What is being asked
Exactly reproduce each entry, leaving out nothing.

##### Recorded information #####

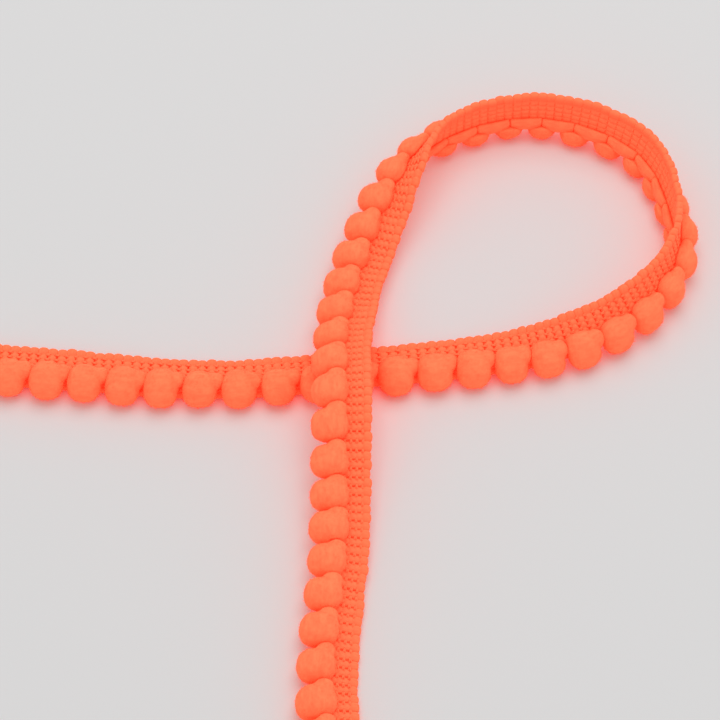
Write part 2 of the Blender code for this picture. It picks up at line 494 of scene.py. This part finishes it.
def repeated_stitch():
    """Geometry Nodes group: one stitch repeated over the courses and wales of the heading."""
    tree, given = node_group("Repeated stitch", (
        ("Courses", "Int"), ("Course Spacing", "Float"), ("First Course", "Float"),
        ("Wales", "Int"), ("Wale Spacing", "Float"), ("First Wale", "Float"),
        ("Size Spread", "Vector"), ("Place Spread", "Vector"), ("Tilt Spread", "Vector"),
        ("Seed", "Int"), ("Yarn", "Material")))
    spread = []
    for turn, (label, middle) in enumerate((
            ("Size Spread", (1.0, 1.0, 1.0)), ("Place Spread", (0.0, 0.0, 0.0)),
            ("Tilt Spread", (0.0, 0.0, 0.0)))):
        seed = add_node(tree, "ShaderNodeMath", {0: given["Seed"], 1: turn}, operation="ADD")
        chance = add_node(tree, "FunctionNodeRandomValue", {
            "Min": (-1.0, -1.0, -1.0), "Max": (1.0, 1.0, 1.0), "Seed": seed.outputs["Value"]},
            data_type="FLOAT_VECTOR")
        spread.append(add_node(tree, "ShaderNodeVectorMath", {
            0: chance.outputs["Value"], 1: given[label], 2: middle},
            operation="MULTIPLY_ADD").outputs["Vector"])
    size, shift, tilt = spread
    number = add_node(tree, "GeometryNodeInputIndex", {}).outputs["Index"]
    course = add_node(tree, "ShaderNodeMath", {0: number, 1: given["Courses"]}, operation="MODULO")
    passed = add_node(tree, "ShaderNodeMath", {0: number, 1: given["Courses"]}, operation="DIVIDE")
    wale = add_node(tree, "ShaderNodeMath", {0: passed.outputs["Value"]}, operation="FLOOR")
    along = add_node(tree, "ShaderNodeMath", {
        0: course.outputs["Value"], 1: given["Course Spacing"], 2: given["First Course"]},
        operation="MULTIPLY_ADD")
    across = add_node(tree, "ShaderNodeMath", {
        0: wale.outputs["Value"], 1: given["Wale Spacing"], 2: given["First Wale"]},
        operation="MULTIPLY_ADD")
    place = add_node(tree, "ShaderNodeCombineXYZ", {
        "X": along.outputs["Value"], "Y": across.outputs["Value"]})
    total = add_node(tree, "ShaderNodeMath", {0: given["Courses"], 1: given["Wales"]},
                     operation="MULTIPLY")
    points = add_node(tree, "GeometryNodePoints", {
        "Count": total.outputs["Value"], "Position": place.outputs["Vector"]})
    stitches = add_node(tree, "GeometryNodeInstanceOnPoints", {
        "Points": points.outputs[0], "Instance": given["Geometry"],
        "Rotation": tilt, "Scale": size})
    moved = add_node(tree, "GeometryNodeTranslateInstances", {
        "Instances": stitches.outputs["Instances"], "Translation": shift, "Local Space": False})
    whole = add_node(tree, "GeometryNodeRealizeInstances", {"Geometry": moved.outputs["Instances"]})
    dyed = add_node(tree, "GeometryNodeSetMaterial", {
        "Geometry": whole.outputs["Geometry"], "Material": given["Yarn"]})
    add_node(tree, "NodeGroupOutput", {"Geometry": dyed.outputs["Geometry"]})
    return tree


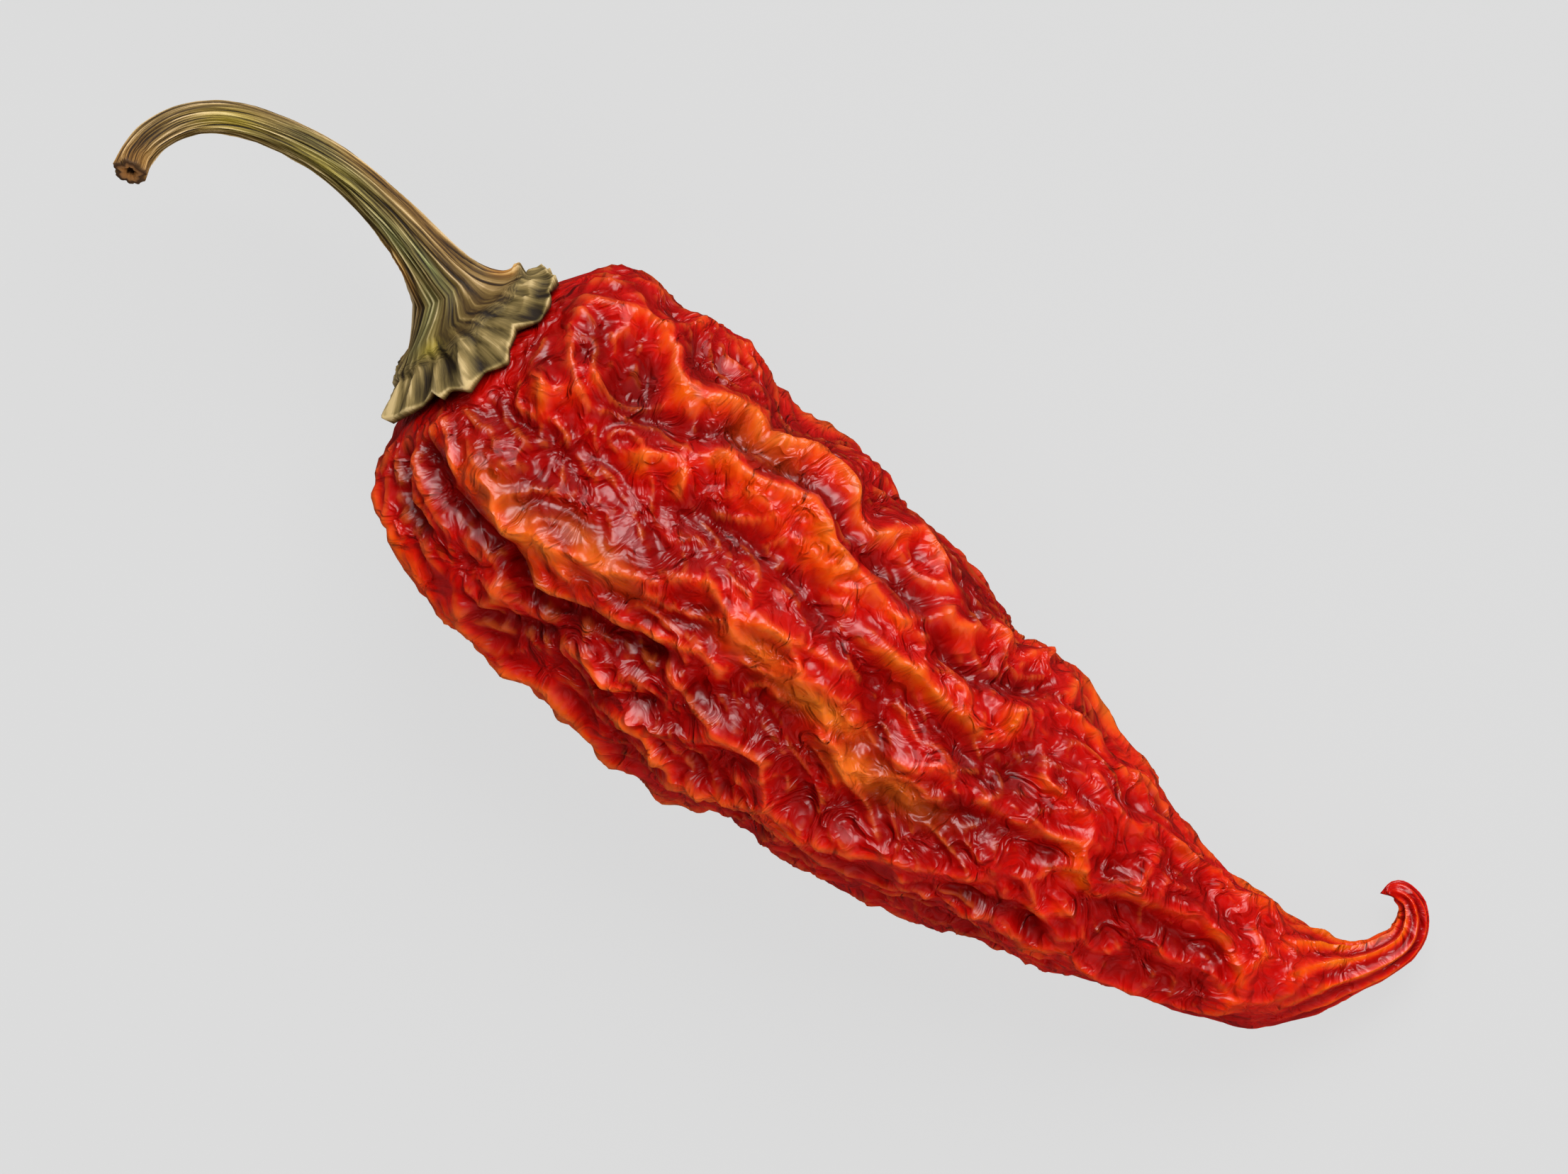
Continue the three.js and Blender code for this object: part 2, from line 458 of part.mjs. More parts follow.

#####

Complete output
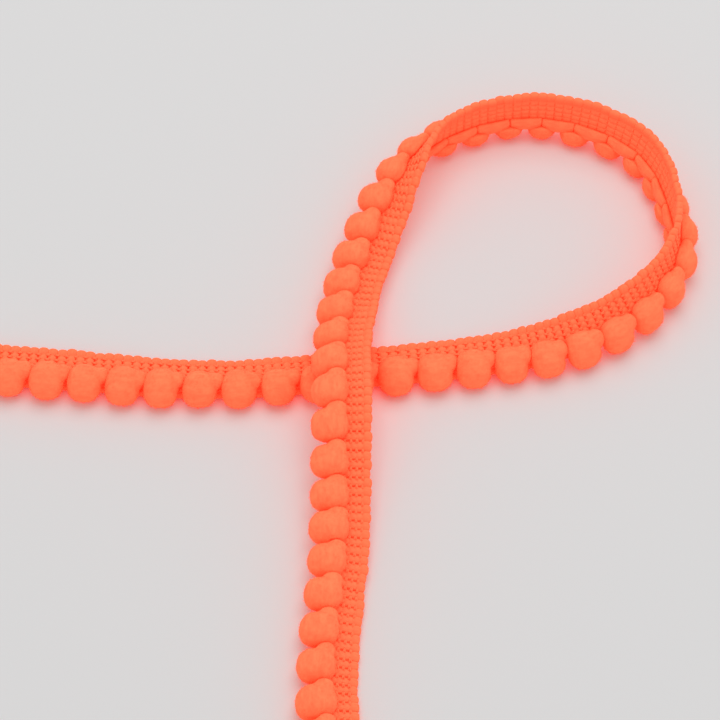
Write part 2 of the Blender code for this picture. It picks up at line 494 of scene.py. This part finishes it.
def repeated_stitch():
    """Geometry Nodes group: one stitch repeated over the courses and wales of the heading."""
    tree, given = node_group("Repeated stitch", (
        ("Courses", "Int"), ("Course Spacing", "Float"), ("First Course", "Float"),
        ("Wales", "Int"), ("Wale Spacing", "Float"), ("First Wale", "Float"),
        ("Size Spread", "Vector"), ("Place Spread", "Vector"), ("Tilt Spread", "Vector"),
        ("Seed", "Int"), ("Yarn", "Material")))
    spread = []
    for turn, (label, middle) in enumerate((
            ("Size Spread", (1.0, 1.0, 1.0)), ("Place Spread", (0.0, 0.0, 0.0)),
            ("Tilt Spread", (0.0, 0.0, 0.0)))):
        seed = add_node(tree, "ShaderNodeMath", {0: given["Seed"], 1: turn}, operation="ADD")
        chance = add_node(tree, "FunctionNodeRandomValue", {
            "Min": (-1.0, -1.0, -1.0), "Max": (1.0, 1.0, 1.0), "Seed": seed.outputs["Value"]},
            data_type="FLOAT_VECTOR")
        spread.append(add_node(tree, "ShaderNodeVectorMath", {
            0: chance.outputs["Value"], 1: given[label], 2: middle},
            operation="MULTIPLY_ADD").outputs["Vector"])
    size, shift, tilt = spread
    number = add_node(tree, "GeometryNodeInputIndex", {}).outputs["Index"]
    course = add_node(tree, "ShaderNodeMath", {0: number, 1: given["Courses"]}, operation="MODULO")
    passed = add_node(tree, "ShaderNodeMath", {0: number, 1: given["Courses"]}, operation="DIVIDE")
    wale = add_node(tree, "ShaderNodeMath", {0: passed.outputs["Value"]}, operation="FLOOR")
    along = add_node(tree, "ShaderNodeMath", {
        0: course.outputs["Value"], 1: given["Course Spacing"], 2: given["First Course"]},
        operation="MULTIPLY_ADD")
    across = add_node(tree, "ShaderNodeMath", {
        0: wale.outputs["Value"], 1: given["Wale Spacing"], 2: given["First Wale"]},
        operation="MULTIPLY_ADD")
    place = add_node(tree, "ShaderNodeCombineXYZ", {
        "X": along.outputs["Value"], "Y": across.outputs["Value"]})
    total = add_node(tree, "ShaderNodeMath", {0: given["Courses"], 1: given["Wales"]},
                     operation="MULTIPLY")
    points = add_node(tree, "GeometryNodePoints", {
        "Count": total.outputs["Value"], "Position": place.outputs["Vector"]})
    stitches = add_node(tree, "GeometryNodeInstanceOnPoints", {
        "Points": points.outputs[0], "Instance": given["Geometry"],
        "Rotation": tilt, "Scale": size})
    moved = add_node(tree, "GeometryNodeTranslateInstances", {
        "Instances": stitches.outputs["Instances"], "Translation": shift, "Local Space": False})
    whole = add_node(tree, "GeometryNodeRealizeInstances", {"Geometry": moved.outputs["Instances"]})
    dyed = add_node(tree, "GeometryNodeSetMaterial", {
        "Geometry": whole.outputs["Geometry"], "Material": given["Yarn"]})
    add_node(tree, "NodeGroupOutput", {"Geometry": dyed.outputs["Geometry"]})
    return tree


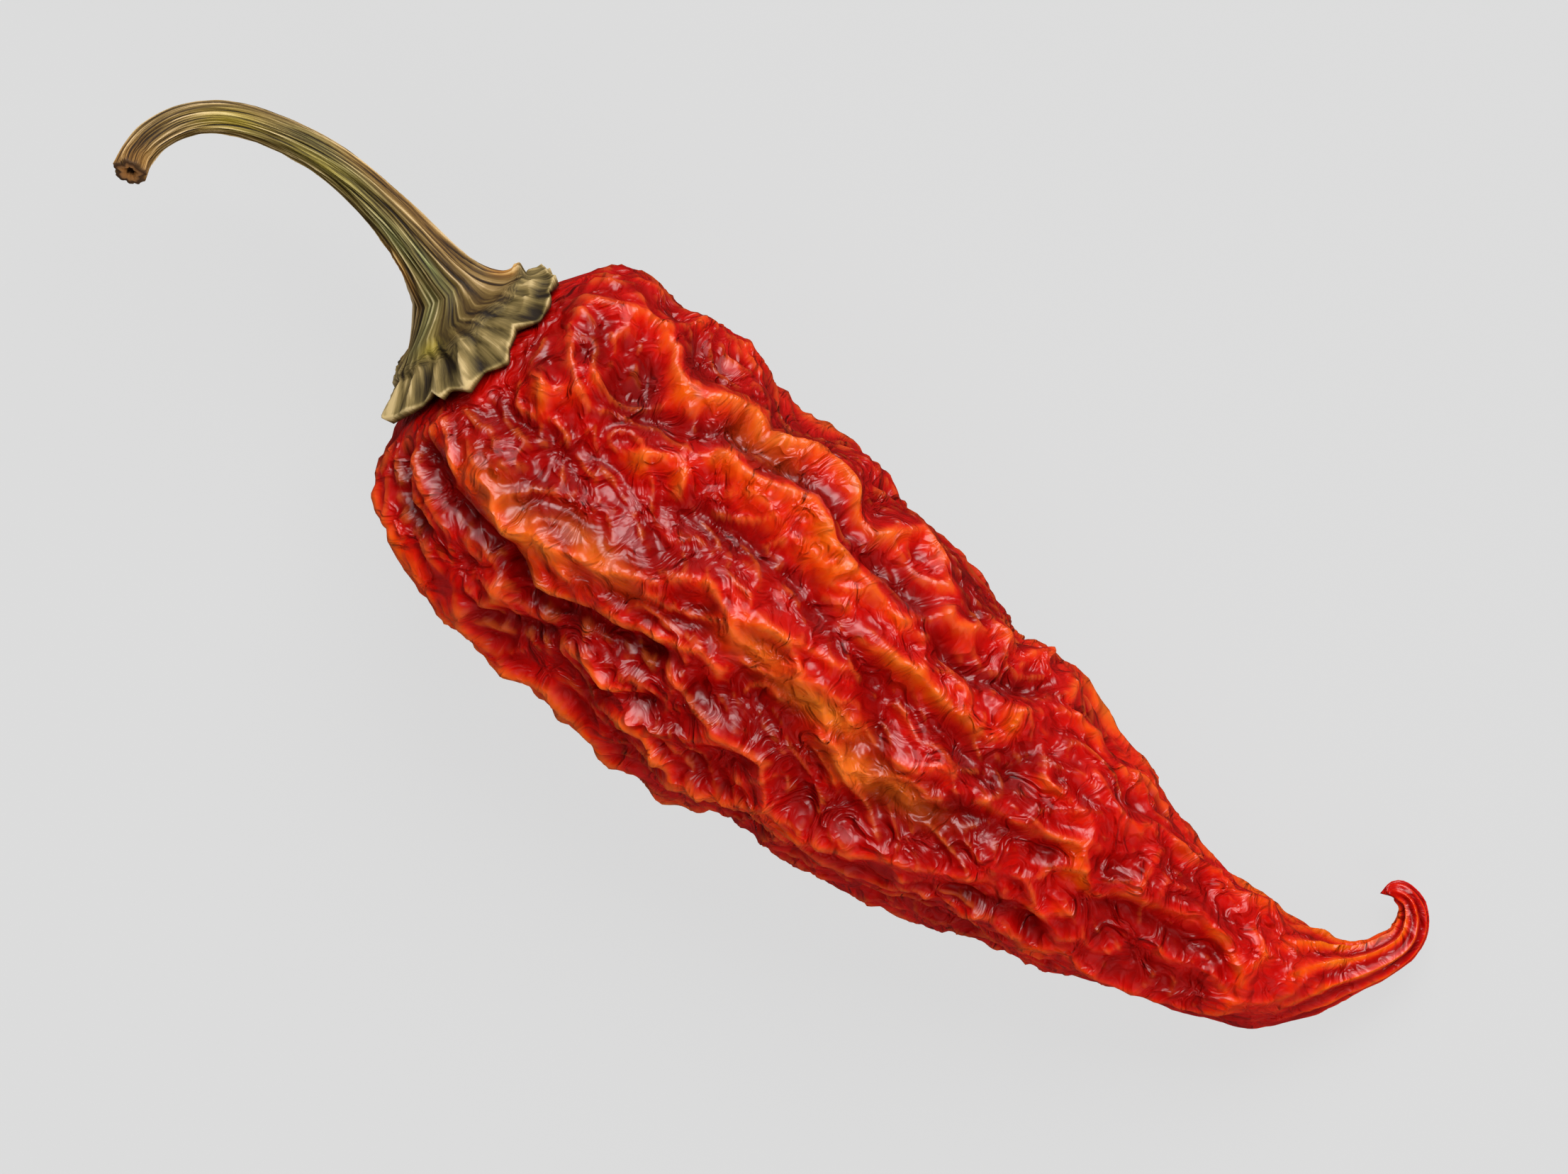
Continue the three.js and Blender code for this object: part 2, from line 458 of part.mjs. More parts follow.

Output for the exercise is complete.